When I was little, I remember my dad pacing the living room floor, dictating, as my mom typed his words on our old electric typewriter.  It was a big, humming machine and the keys made a satisfying chunk sound.  The manuscripts were typed, edited, typed again and then mailed off to magazine editors.  After my dad passed, my mom sent me the 30-year-old copies of Ranger Rick and Owl that held the evidence of their hard work.

Way back in 1994, I started a newsletter about local music in my hometown – The Perimeter: McMinnville’s Premier Music Publication.  I typed the articles on our high-tech word processor, then carefully cut them into columns and pasted them onto graph paper.  I hand-lettered the masthead and had a local print shop make 50 copies.  A few issues in, my family got a PC, outfitted with Microsoft Publisher and a dial-up internet connection, and my production value went up considerably.
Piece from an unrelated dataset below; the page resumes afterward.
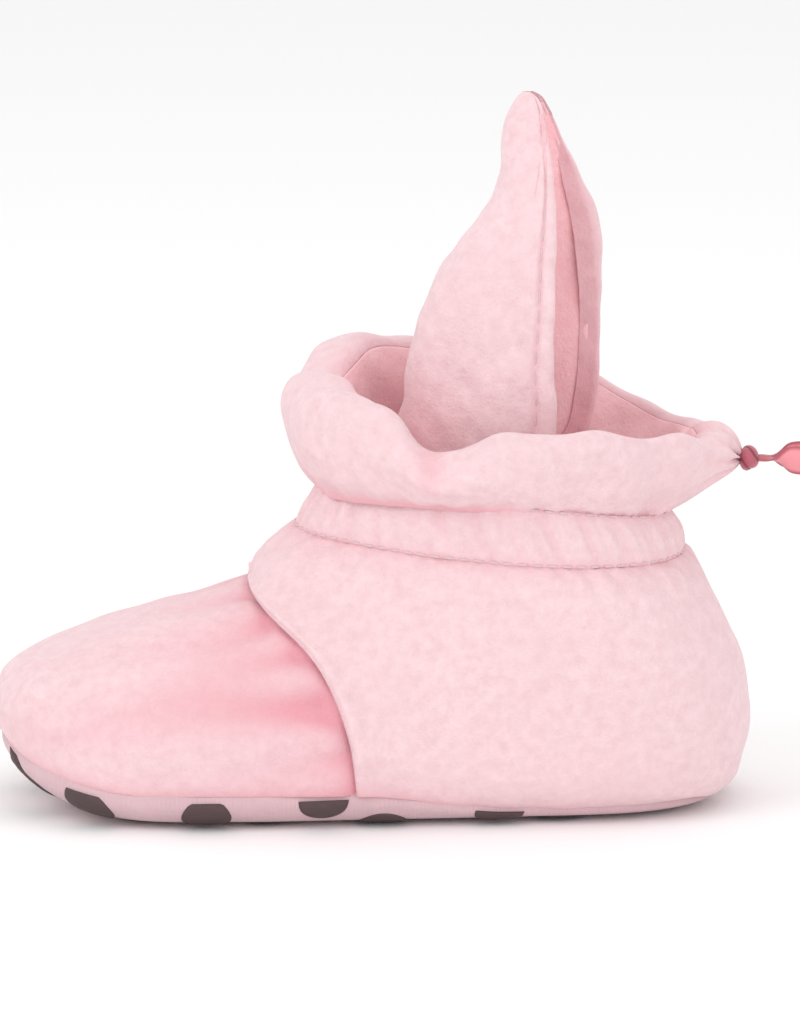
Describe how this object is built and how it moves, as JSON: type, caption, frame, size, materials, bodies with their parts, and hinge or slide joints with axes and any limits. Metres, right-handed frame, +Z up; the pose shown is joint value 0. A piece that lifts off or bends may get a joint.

Last week, I helped a single mom, with not much work history but lots of life experience, draft her resume.  We emailed back and forth, discussing different ways to describe her skills and tell her story.  We changed fonts, reworked the design, and uploaded to her LinkedIn profile, all with a few clicks of a button.

Kitty Ireland remembers typing her first resume on a rented typewriter at the public library.  Reading her post, I was reminded how hard getting our ideas out into the world used to be. Crafting a good story, one that deftly explains who we are and what we can offer, is still hard work.  But the mechanics of story-telling have definitely gotten easier.